El reto de una sola Europa
El 1 de mayo de 2004 la Unión Europea vivirá una de las transformaciones más radicales de su historia al incorporar de un golpe 10 nuevos Estados miembros. El pasado viernes, los Quince cerraron en Copenhague las negociaciones para la mayor ampliación de la construcción europea y el reto más ambicioso. Desde el punto de vista político, representa el fin de la división del Viejo Continente en dos bloques, pero desde una perspectiva económica plantea transformaciones de consecuencias imprevisibles. Sólo la incorporación de la pequeña isla de Malta parece tarea fácil. La asimilación de ocho países (Polonia, República Checa, Hungría, Eslovaquia, Estonia, Letonia, Lituania y Eslovenia), que sólo en 1989 iniciaron la transición hacia la democracia y el libre mercado, es un serio desafío económico y social. Y el ingreso de Chipre, una isla dividida desde 1974 por un conflicto territorial que enfrenta a Turquía y Grecia, incorpora una seria prueba para la balbuceante política exterior comunitaria.
La llegada de los nuevos miembros sorprende además a la Unión Europea con un engranaje institucional que ya renquea con 15 miembros. En 2004 la Unión debe dotarse de la primera Constitución de su historia y ese texto debe dar ya una orientación sobre el modelo político al que aspira Europa. La mayoría de los socios descarta la creación de un superestado, y, más allá de ese consenso, los Quince se encuentran divididos entre la tendencia hacia una organización federal y el impulso hacia una mera unión de Estados.
La coincidencia de la ampliación con estos titubeos puede ahondar la desorientación del club. La creación de la moneda única ha supuesto una cesión de soberanía tan colosal que los socios del euro dudarán mucho antes de dar otro paso adelante de la misma envergadura. La táctica de los euroescépticos será aprovechar la llegada masiva de nuevos miembros (a los que poco después se añadirán Rumania y Bulgaria) para diluir el proyecto de integración y transformar la UE en un área de libre comercio.
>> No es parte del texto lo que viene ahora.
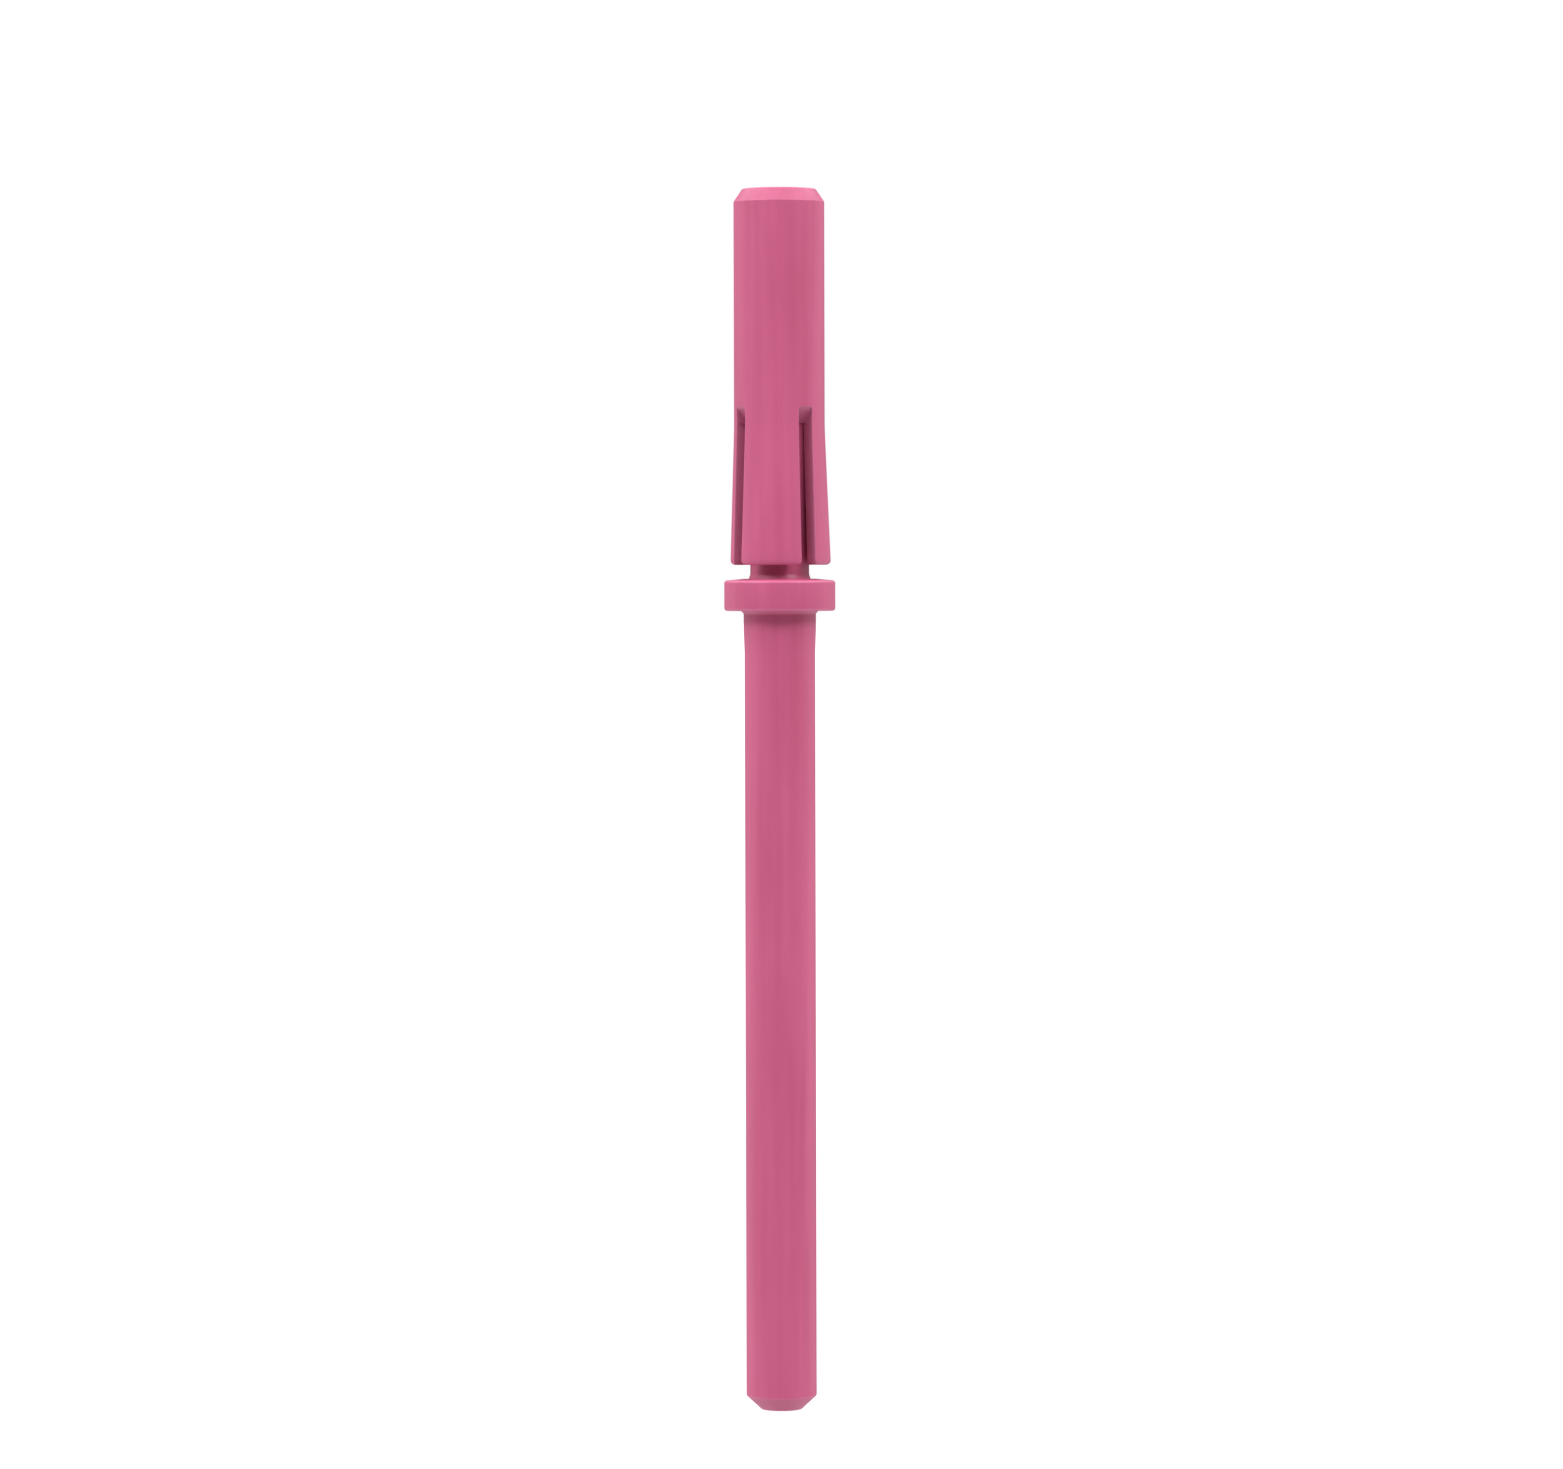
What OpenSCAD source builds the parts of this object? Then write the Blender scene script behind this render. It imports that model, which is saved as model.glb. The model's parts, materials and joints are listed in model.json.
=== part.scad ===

Los partidarios de una unión política y monetaria, comercial e integrada, deben poner freno a esa estrategia y profundizar el proceso de construcción europea. En ese sentido, el entusiasta apoyo del Gobierno a la candidatura de Turquía parece tan encomiable como sospechoso. José María Aznar parece alinearse con las tesis de quienes defienden la desmesura de la Unión para reducirla a una simple asociación de comercio. Sería conveniente que el Gobierno del PP aclarase sus intenciones sobre el futuro de Europa, pues hasta ahora todo su proyecto parece limitarse a postular la creación de un presidente de la UE cuyas funciones ni siquiera llega a definir. Por cierto, para ese puesto de presidente han demostrado contar con más credenciales y menos vasallajes los líderes de los pequeños países. Pero es a los grandes, entre los que figura España, a quienes corresponde defender el modelo de la Europa unida, de políticas comunes y solidarias.